What if the Phillies had signed Tom Seaver in 1966?
Tom Seaver was one of the greatest pitchers ever.
A 12x All-Star, 3x Cy Young, 3x NL ERA titleholder, 5x NL strikeout leader, Rookie of the Year, World Series champion, when he was elected to the Baseball Hall of Fame in 1992, his 98.84% on his first ballot was the highest percentage of votes at that point in Hall history. He received more votes than Babe Ruth, Ted Williams, Jackie Robinson, and every other great elected before him.
And he could’ve been a Philadelphia Phillie.
In 1966, the newly-relocated Atlanta Braves drafted Seaver in the first round of the January draft. He was the 20th overall pick, so a lot of other teams probably regret skipping over him, too. The Dodgers had also drafted him in 1965, but when he asked for a $70,000 bonus, they declined. Big mistake.

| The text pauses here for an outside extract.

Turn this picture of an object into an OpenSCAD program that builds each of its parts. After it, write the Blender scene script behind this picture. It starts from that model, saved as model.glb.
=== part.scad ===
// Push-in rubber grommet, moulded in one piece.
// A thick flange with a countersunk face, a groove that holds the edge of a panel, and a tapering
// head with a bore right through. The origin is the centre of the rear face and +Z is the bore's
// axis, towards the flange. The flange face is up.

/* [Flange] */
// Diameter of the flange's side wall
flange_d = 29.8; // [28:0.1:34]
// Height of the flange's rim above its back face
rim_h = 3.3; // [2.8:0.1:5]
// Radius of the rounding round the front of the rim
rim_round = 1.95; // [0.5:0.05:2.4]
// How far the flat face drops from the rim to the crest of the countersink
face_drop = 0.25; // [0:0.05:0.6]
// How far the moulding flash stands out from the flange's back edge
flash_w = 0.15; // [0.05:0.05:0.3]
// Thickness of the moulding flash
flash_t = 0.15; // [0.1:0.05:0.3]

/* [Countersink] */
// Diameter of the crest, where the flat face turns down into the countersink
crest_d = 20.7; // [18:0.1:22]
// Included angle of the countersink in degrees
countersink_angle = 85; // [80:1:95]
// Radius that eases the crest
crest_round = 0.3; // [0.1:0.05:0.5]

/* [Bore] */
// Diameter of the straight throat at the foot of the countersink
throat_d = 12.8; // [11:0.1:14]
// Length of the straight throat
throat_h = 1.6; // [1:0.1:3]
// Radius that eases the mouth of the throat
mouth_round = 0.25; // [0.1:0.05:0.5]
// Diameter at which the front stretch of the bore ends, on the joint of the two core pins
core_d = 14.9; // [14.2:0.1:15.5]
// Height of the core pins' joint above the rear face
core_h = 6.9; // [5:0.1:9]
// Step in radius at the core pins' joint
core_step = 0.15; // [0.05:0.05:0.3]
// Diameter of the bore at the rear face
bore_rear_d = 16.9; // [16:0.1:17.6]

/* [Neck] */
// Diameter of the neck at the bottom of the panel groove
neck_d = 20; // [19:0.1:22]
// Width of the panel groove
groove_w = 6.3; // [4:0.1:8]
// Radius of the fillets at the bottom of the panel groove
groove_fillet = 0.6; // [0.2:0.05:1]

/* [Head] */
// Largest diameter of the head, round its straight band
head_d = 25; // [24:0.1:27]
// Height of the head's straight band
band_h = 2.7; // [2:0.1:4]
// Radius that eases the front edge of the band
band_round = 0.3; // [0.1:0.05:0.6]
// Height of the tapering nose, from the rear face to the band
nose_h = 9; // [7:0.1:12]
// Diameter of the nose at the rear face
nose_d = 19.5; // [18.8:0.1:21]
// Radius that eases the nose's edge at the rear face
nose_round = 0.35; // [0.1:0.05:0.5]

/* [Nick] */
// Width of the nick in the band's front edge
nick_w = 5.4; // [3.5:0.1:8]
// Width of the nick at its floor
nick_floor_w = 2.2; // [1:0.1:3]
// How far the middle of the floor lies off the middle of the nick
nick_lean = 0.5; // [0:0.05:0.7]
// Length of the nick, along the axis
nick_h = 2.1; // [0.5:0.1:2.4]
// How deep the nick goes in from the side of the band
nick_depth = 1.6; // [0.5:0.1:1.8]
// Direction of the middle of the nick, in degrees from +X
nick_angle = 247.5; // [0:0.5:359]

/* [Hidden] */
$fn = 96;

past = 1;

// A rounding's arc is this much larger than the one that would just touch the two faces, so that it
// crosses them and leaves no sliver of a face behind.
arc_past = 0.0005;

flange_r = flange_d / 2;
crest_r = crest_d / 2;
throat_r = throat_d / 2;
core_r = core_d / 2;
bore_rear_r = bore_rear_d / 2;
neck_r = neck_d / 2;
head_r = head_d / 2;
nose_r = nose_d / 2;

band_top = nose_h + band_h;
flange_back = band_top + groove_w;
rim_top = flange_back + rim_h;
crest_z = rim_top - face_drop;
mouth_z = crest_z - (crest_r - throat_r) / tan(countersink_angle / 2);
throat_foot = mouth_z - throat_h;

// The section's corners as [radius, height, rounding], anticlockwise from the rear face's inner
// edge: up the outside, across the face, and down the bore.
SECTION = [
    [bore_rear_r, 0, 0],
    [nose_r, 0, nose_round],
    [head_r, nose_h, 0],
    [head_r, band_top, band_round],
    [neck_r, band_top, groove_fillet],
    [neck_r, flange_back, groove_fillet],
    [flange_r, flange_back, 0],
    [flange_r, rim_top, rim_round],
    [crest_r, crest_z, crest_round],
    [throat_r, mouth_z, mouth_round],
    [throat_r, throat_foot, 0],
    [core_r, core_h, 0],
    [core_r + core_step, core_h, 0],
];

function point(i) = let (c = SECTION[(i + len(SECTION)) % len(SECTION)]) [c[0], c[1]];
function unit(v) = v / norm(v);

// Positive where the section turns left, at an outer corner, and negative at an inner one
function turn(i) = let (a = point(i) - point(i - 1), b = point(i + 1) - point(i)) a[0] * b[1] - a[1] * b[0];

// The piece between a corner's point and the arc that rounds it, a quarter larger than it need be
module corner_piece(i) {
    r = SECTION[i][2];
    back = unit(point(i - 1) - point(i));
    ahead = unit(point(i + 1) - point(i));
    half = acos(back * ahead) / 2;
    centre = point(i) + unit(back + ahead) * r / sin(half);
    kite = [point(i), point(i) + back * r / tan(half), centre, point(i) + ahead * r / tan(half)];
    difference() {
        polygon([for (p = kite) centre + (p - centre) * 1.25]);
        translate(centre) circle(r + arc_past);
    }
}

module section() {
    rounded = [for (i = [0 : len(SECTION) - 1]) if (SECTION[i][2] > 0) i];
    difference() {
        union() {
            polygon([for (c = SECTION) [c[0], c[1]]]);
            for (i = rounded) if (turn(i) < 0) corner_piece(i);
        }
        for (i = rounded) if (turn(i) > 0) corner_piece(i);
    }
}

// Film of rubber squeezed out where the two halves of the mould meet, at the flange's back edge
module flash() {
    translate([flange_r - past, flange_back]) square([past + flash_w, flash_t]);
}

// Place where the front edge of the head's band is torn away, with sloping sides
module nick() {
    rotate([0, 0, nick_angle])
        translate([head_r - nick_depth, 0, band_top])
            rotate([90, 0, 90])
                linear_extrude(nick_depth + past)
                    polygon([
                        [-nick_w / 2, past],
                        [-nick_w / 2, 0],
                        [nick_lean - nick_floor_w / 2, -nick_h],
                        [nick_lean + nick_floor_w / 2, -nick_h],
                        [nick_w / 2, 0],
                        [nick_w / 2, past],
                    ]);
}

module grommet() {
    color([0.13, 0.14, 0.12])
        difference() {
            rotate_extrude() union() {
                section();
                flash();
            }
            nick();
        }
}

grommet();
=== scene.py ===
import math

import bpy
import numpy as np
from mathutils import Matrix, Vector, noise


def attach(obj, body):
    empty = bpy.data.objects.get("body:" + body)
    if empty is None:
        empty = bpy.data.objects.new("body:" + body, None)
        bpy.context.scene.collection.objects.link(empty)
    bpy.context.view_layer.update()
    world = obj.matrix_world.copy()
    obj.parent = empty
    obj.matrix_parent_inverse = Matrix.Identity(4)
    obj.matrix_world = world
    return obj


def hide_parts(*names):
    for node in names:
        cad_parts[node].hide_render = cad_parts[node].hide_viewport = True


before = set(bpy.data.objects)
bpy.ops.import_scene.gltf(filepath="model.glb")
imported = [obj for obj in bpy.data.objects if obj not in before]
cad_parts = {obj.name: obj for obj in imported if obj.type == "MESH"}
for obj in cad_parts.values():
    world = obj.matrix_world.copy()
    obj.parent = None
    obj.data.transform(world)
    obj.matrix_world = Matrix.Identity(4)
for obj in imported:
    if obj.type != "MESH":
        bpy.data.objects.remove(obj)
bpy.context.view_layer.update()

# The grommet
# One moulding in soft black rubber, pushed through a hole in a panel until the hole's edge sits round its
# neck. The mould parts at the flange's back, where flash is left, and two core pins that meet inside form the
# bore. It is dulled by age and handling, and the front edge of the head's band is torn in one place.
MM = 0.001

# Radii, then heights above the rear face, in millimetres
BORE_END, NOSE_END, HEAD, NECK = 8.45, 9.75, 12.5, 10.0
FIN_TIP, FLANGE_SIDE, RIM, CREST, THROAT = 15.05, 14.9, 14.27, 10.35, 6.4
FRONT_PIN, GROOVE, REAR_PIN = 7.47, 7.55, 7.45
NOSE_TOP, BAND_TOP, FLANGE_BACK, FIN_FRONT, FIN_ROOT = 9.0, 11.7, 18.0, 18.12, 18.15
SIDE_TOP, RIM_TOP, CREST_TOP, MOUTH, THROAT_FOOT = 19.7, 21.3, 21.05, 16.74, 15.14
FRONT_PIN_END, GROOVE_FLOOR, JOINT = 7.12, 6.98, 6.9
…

However, due to an NCAA technicality, the Commissioner of Baseball, William Eckert, was forced to void Seaver’s Braves contract. When Seaver’s father threatened MLB with a lawsuit, Eckert announced that other clubs could match the Braves’ offer, and they would be put into a lottery, from which Seaver’s new organization would be determined.

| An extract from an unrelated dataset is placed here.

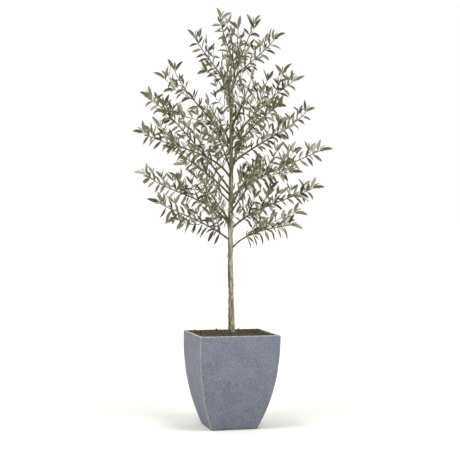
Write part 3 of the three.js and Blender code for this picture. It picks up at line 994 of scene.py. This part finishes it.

The Cleveland, Philadelphia, and New York were the only teams willing to match what Atlanta had offered him, which was $40,000. Again, all of this is insane, in retrospect.

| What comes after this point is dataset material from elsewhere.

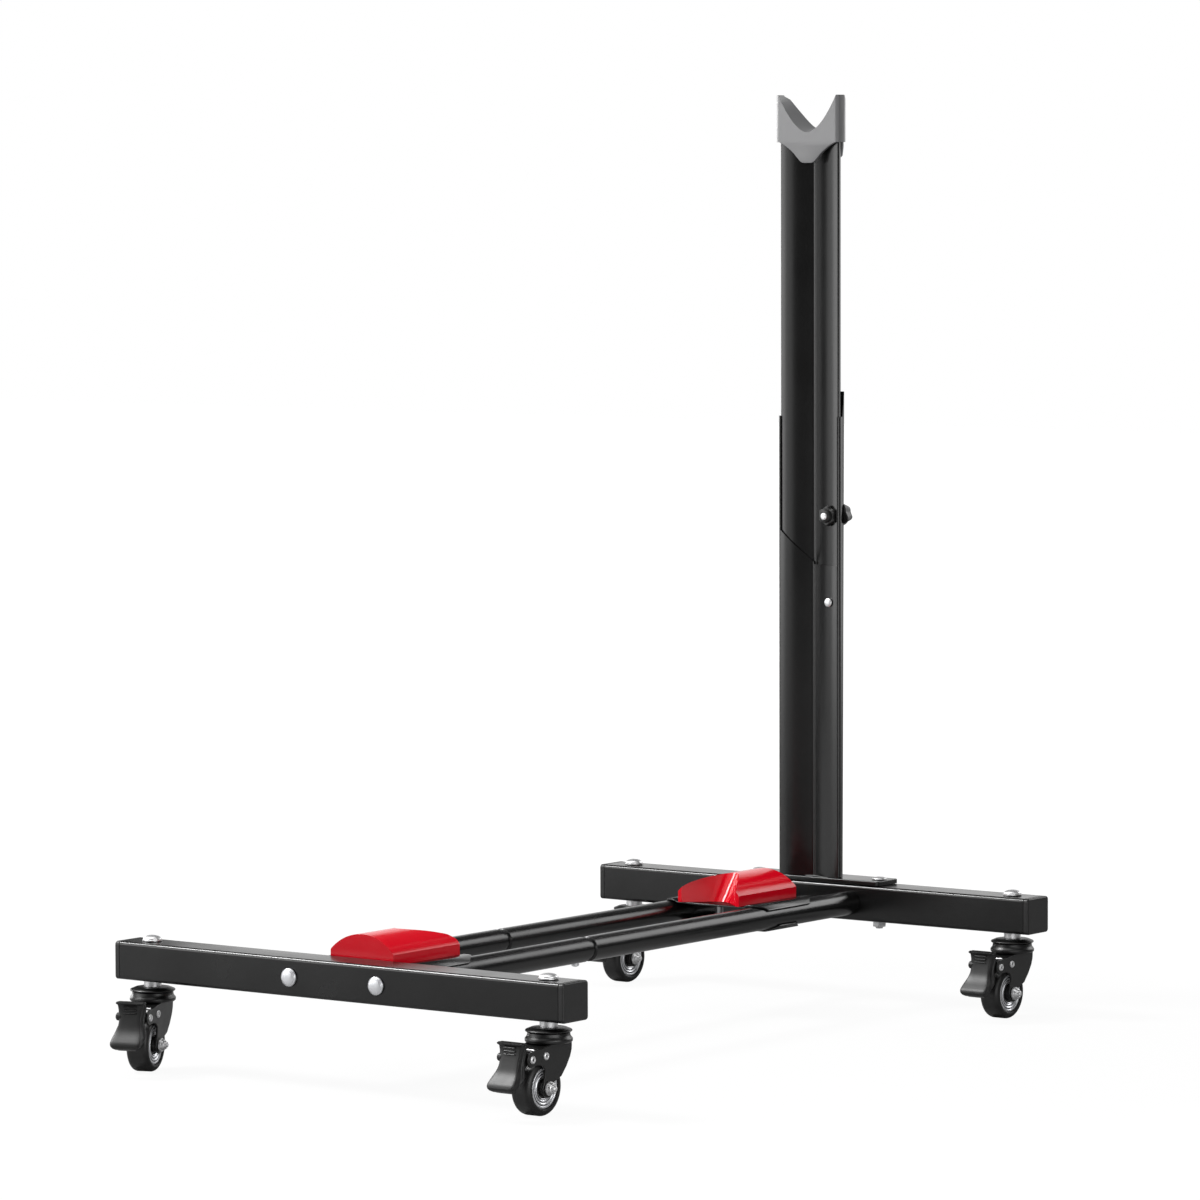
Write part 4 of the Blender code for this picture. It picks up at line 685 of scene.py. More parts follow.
# Long tubes
class RACK_OT_tubes(Operator):
    """Build the long tubes, their snap buttons and the bolts through the crossbars"""

    bl_idname = "rack.tubes"
    bl_label = "Tubes"

    def execute(self, context):
        sizes = context.scene.rack_frame
        for word, side in SIDES:
            x = side * TUBE_X
            at_button = placed(x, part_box(f"snap_button_{word}")[0][1] + BUTTON_FLANGE, BAR_Z)
            self.make_long_tubes(sizes, word, x, at_button)
            self.make_button(sizes, word, at_button)
            self.make_bolt(f"front_tube_bolt_{word}", x, "front", "-Y")
            self.make_bolt(f"rear_tube_bolt_{word}", x, "rear", "+Y")
        return {"FINISHED"}

    def make_long_tubes(self, sizes, word, x, at_button):
        r, neck, wall, ease = TUBE_RADIUS, sizes.neck_radius, sizes.tube_wall, 0.0004
        low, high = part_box(f"front_tube_{word}")
        span = high[1] - low[1]
        front = [(r - ease, 0), (r, ease), (r, span - ease), (r - ease, span), (r - wall, span), (r - wall, 0)]
        rear_low, rear_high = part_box(f"rear_tube_{word}")
        start = high[1] + NECK_SHOWN
        span, tip = rear_high[1] - start, rear_low[1] - start
        rear = [
            (r - ease, span), (r, span - ease), (r, 0.0012), (r - 0.0003, 0.0004), (neck + 0.0003, -0.0001),
            (neck, -0.0005), (neck, tip), (neck - wall, tip), (neck - wall, 0.001), (r - wall, 0.003),
            (r - wall, span),
        ]
        for end, profile, base in (("front", front, low[1]), ("rear", rear, start)):
            tube = lathe(profile, 64, True, placed(x, base, BAR_Z, "+Y"))
            hole = rod(sizes.button_radius + GAP, -2 * r, 0, place=at_button)
            piece(f"{end}_long_tube_{word}", carve(tube, [hole]), f"{end}_tube_{word}", angle=50)

    def make_button(self, sizes, word, at_button):
        node = f"snap_button_{word}"
        low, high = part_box(node)
        radius = sizes.button_radius
        crown, root = low[2] - BAR_Z - BUTTON_PROUD, high[2] - BAR_Z
        profile = dome(radius, crown + radius / 2, -radius / 2) + [(radius, root - 0.0016)]
        profile += mm((5.3, -1.2), (5.3, -0.4), (0, -0.4), h=root)
        leaf = slab(eased(mm((-4, 0), (4, 0), (4, 21.5), (-4, 21.5)), 0.002), root - 0.0009, root)
        whole = joined(lathe(profile, 40), soften(leaf, 0.0002, 1))
        whole.transform(at_button)
        piece(f"snap_pin_{word}", whole, node, finishes=("turned",))

    def make_bolt(self, node, x, end, facing):
        low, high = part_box(node)
        grip, head, tall, shank = BAR_DEPTH / 2 + GAP, (high[0] - low[0]) / 2, 0.0045, 0.004
        profile = dome(head * 0.86, grip, tall, 0.62, 10, 0.8)
        rim = ((0.95, 0.52), (1, 0.36), (1, 0.10), (0.94, 0))
        profile += [(head * part, grip + tall * rise) for part, rise in rim]
        tip = grip - (high[1] - low[1]) + tall
        profile += [(shank, grip), (shank, tip + 0.001), (0.003, tip), (0, tip)]
        bolt = lathe(profile, place=placed(x, BAR_Y[end], BAR_Z, facing))
        piece(node.replace("_bolt_", "_screw_"), bolt, node, finishes=("turned",))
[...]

The Mets won that lottery and by random chance, gained one of the greatest pitchers of the era. By 1967, he was pitching in orange and blue.
So, instead of being a Phillie, “Tom Terrific” dominated the Phillies for two decades. Over 53 games from 1967-83, he posted a 3.00 ERA against Phillies batters. 21 of his 52 starts, were complete games, and five were shutouts. That 53rd appearance? A game finished, and a save earned.
When Seaver passed away in 2020, former Phillies star Larry Bowa tweeted his condolences and recalled the pitcher as “one of the toughest” he’d ever faced.
Tough indeed, as Bowa had 138 plate appearances against Seaver – the fourth-most of any batter who faced him – and could only manage a meager .212 average against him. In all those face-offs, he homered once.
Mike Schmidt hit .188 in his career against Seaver.
In 1966, the Phillies were one of only three teams willing to take a chance on Seaver. And they’ll always wonder what could have been.